(begin)
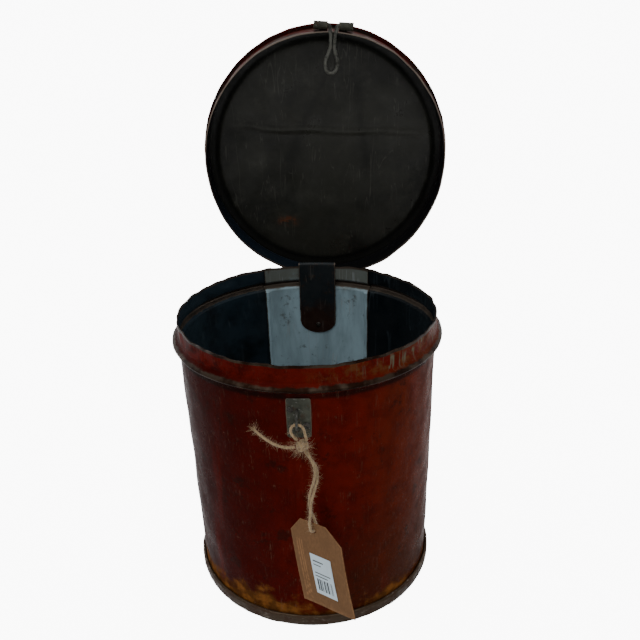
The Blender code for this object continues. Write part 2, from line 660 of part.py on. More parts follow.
def build_rivets(front, back, body_strap, lid_strap, skirt, keepers, plate):
    hole = RIVET_R + HOLE_CLEARANCE
    inner_r = NECK_R - LAP_STEP - 2 * SHEET - GAP
    spot = Vector((0, inner_r - GAP, STRAP_FOOT_Z + 10 * MM))
    inward = Vector((0, -1, 0))
    rivet("body_strap_rivet", spot, inward, 2 * SHEET + 3 * GAP, "dark_sheet")
    drill(body_strap, [(spot, inward, hole, 12 * MM)])
    drill(back, [(spot, inward, hole, 12 * MM)])

    lid_holes = []
    for x, word in ((-9 * MM, "left"), (9 * MM, "right")):
        point, outward = on_wall(x, LID_MOUTH_Z + 14 * MM, LID_OUTER_R + 2 * GAP + SHEET, 1)
        rivet("lid_strap_rivet_" + word, point, outward, 2 * SHEET + 2 * GAP, "dark_sheet", HINGE,
              OPENING, clinched=False)
        lid_holes.append((OPENING @ point, OPENING.to_3x3() @ outward, hole, 12 * MM))
    drill(lid_strap, lid_holes)

    keeper_holes = []
    for keeper, x in zip(keepers, (-KEEPER_X, KEEPER_X)):
        point = on_wall(x, LID_MOUTH_Z + 11 * MM, LID_OUTER_R + 1.9 * MM, -1)[0]
        ahead = Vector((0, -1, 0))
        rivet("keeper_rivet_" + keeper.name.rsplit("_", 1)[1], point, ahead,
              KEEPER_SHEET + SHEET + 1.9 * MM, "dark_sheet", HINGE, OPENING)
        place = (OPENING @ point, OPENING.to_3x3() @ ahead, hole, 12 * MM)
        drill(keeper, [place])
        keeper_holes.append(place)
    drill(skirt, lid_holes + keeper_holes)

    plate_holes = []
    for x, z, word in ((-3.6 * MM, 243 * MM, "upper"), (9.8 * MM, 228 * MM, "lower")):
        point, outward = on_wall(x, z, NECK_R + 2 * GAP + KEEPER_SHEET, -1)
        rivet("plate_rivet_" + word, point, outward, SHEET + KEEPER_SHEET + 3 * GAP, "grey_green_sheet")
        plate_holes.append((point, outward, hole, 12 * MM))
    for z in (STAPLE_TOP_Z, STAPLE_LOW_Z):
        plate_holes.append((Vector((STAPLE_X, -NECK_R, z)), Vector((0, -1, 0)),
                            STAPLE_WIRE_R + HOLE_CLEARANCE, 10 * MM))
    drill(plate, plate_holes)
    drill(front, plate_holes)


def main():
    clear_scene()
    front, back = build_body()
    build_bottom_pan()
    body_strap = build_hinge_body_strap()
    build_hinge_pin()
    lid_strap = build_hinge_lid_strap()
    skirt = build_lid()
    keepers = build_keepers()
    build_hasp_wire()
    plate = build_staple_plate()
    build_staple()
    build_rivets(front, back, body_strap, lid_strap, skirt, keepers, plate)
    build_knot()
    build_twine()
    build_tag()


main()
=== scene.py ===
"""Looks of a storage tin made of salvaged sheet metal, with its lid open, its wire hasp and its tag.

Metres, +Z up, +Y towards the hinge. Each piece is worked out on a grid of two parameters.
"""

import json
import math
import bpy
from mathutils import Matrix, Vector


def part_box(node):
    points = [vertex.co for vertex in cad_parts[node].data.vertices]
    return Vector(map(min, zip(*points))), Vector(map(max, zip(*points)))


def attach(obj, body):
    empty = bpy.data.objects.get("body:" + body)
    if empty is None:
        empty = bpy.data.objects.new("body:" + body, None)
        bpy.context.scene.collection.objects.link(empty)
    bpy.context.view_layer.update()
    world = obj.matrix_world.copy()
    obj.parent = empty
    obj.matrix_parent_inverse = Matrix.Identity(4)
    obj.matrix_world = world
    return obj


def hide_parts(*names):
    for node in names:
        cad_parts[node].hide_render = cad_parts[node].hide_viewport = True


bl_info = {
    "name": "Sheet-metal storage tin",
    "version": (1, 0, 0),
    "blender": (4, 5, 0),
    "location": "View3D > Sidebar > Storage tin",
    "description": "Builds a worn tin with a hinged lid, a wire hasp, twine and a paper tag",
    "category": "Add Mesh",
}

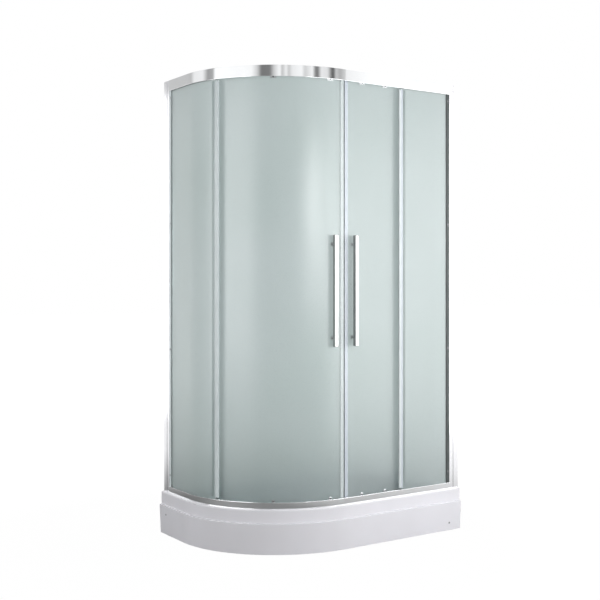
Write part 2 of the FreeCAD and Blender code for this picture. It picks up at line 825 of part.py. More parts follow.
# Profiles on the walls
def wall_frame(place, label):
    """The channel on one wall.  place turns (out from the wall, inset) into plan X and Y."""
    w0, w1 = d.wall_inset, d.wall_inset + d.wall_width
    wall = d.rail_wall
    zero = Size("0", 0.0)
    corners = [place(*pair) for pair in (
        (zero, w0), (d.wall_depth, w0), (d.wall_depth, w0 + wall), (zero + wall, w0 + wall),
        (zero + wall, w1 - wall), (d.wall_depth, w1 - wall), (d.wall_depth, w1), (zero, w1))]
    body = straight_extrusion(label + "_section", corners, rim, d.total_height)
    middle = (w0 + w1) / 2
    holes = []
    for height in spread(rim + d.wall_screw_low, d.total_height - d.wall_screw_high, 3):
        x, y = place(zero, middle)
        if label == "wall_profile_right":
            holes.append(rod_x(d.wall_hole, x - wall - past, x + past, y, height))
        else:
            holes.append(rod_y(d.wall_hole, x, y - wall - past, y + past, height))
    return cut(body, holes, label)


def jamb(place, label):
    """The box profile that slides in the channel and grips the fixed glass."""
    wall = d.rail_wall
    out = d.wall_inset + wall + d.channel_fit
    inner = d.wall_inset + d.wall_width - wall - d.channel_fit
    groove = d.jamb_end - d.jamb_groove
    lip = d.lip_inset
    corners = [place(*pair) for pair in (
        (d.jamb_start, out), (d.jamb_end, out), (d.jamb_end, out + wall), (groove, out + wall),
        (groove, lip), (d.clamp_end, lip), (d.clamp_end, lip + wall), (d.jamb_end, lip + wall),
        (d.jamb_end, inner), (d.jamb_start, inner))]
    void = [place(*pair) for pair in (
        (d.jamb_start + wall, out + wall), (groove - wall, out + wall),
        (groove - wall, lip + wall), (d.jamb_end - wall, lip + wall),
        (d.jamb_end - wall, inner - wall), (d.jamb_start + wall, inner - wall))]
    body = straight_extrusion(label + "_section", corners, rim, d.total_height, [void])
    tools = clamp_rods(place, label, d.screw_radius + d.screw_hole_fit, out, inner)
    for low, high in ((rim, rim + d.sill_height), (rail_low, d.total_height)):
        x0, y0 = place(d.jamb_end, lip)
        x1, y1 = place(d.clamp_end, lip + wall)
        if label.endswith("right"):
            tools.append(box(x1, x0, y0, y1, low, high))
        else:
            tools.append(box(x0, x1, y1, y0, low, high))
    return cut(body, tools, label)


def spread(low, high, count):
    """Heights from low to high at equal steps."""
    return [low + (high - low) * step / (count - 1) for step in range(count)]


def clamp_heights():
    return spread(rim + d.clamp_screw_low, d.total_height - d.clamp_screw_high, 4)


def clamp_rods(place, label, radius, low, high):
    """Rods across the clamp at each screw, from one inset to another."""
    rods = []
    for height in clamp_heights():
        x, y = place(d.clamp_screw, low)
        if label.endswith("right"):
            rods.append(rod_y(radius, x, y, y + (high - low), height))
        else:
            rods.append(rod_x(radius, x, x + (high - low), y, height))
    return rods


def jamb_gasket(place, label):
    """Rubber round the glass edge, with the dark band that shows beside the jamb."""
    out = d.wall_inset + d.rail_wall * 2 + d.channel_fit
    lip = d.lip_inset
    g0, g1 = d.fixed_inset, d.fixed_inset + d.glass_skin
    groove = d.jamb_end - d.jamb_groove
    edge = groove + d.gasket_bed
    corners = [place(*pair) for pair in (
        (groove, out), (d.clamp_end, out), (d.clamp_end, g0), (edge, g0), (edge, g1),
        (d.clamp_end, g1), (d.clamp_end, lip), (groove, lip))]
    body = straight_extrusion(label + "_section", corners, fixed_low, fixed_high)
    rods = clamp_rods(place, label, d.screw_radius + d.screw_hole_fit, out - past, lip + past)
    return cut(body, rods, label)


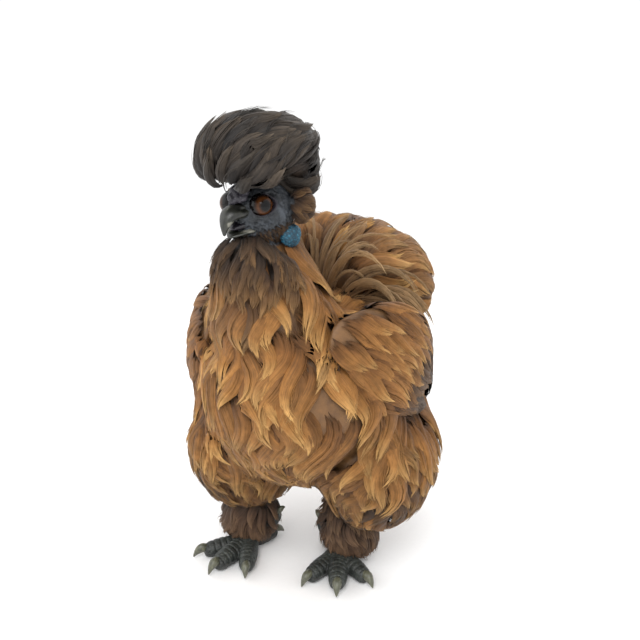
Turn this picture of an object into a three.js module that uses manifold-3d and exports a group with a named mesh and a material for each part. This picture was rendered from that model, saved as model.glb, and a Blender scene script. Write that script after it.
(end)
=== WHAT THE TASK ASKS ===
Return exactly the lines that run from the top of the listing above to the line containing "drill(back, [(spot, inward, hole, 12", please, keeping both end lines and leaving out everything else.

=== TASK RESULT ===
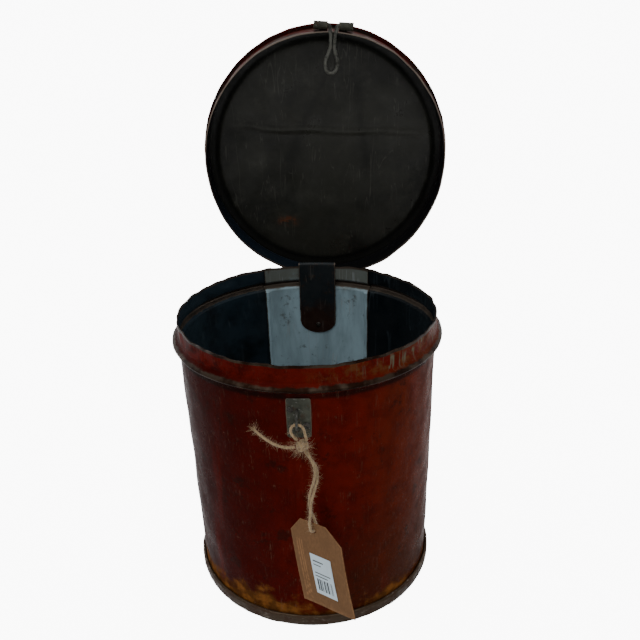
The Blender code for this object continues. Write part 2, from line 660 of part.py on. More parts follow.
def build_rivets(front, back, body_strap, lid_strap, skirt, keepers, plate):
    hole = RIVET_R + HOLE_CLEARANCE
    inner_r = NECK_R - LAP_STEP - 2 * SHEET - GAP
    spot = Vector((0, inner_r - GAP, STRAP_FOOT_Z + 10 * MM))
    inward = Vector((0, -1, 0))
    rivet("body_strap_rivet", spot, inward, 2 * SHEET + 3 * GAP, "dark_sheet")
    drill(body_strap, [(spot, inward, hole, 12 * MM)])
    drill(back, [(spot, inward, hole, 12 * MM)])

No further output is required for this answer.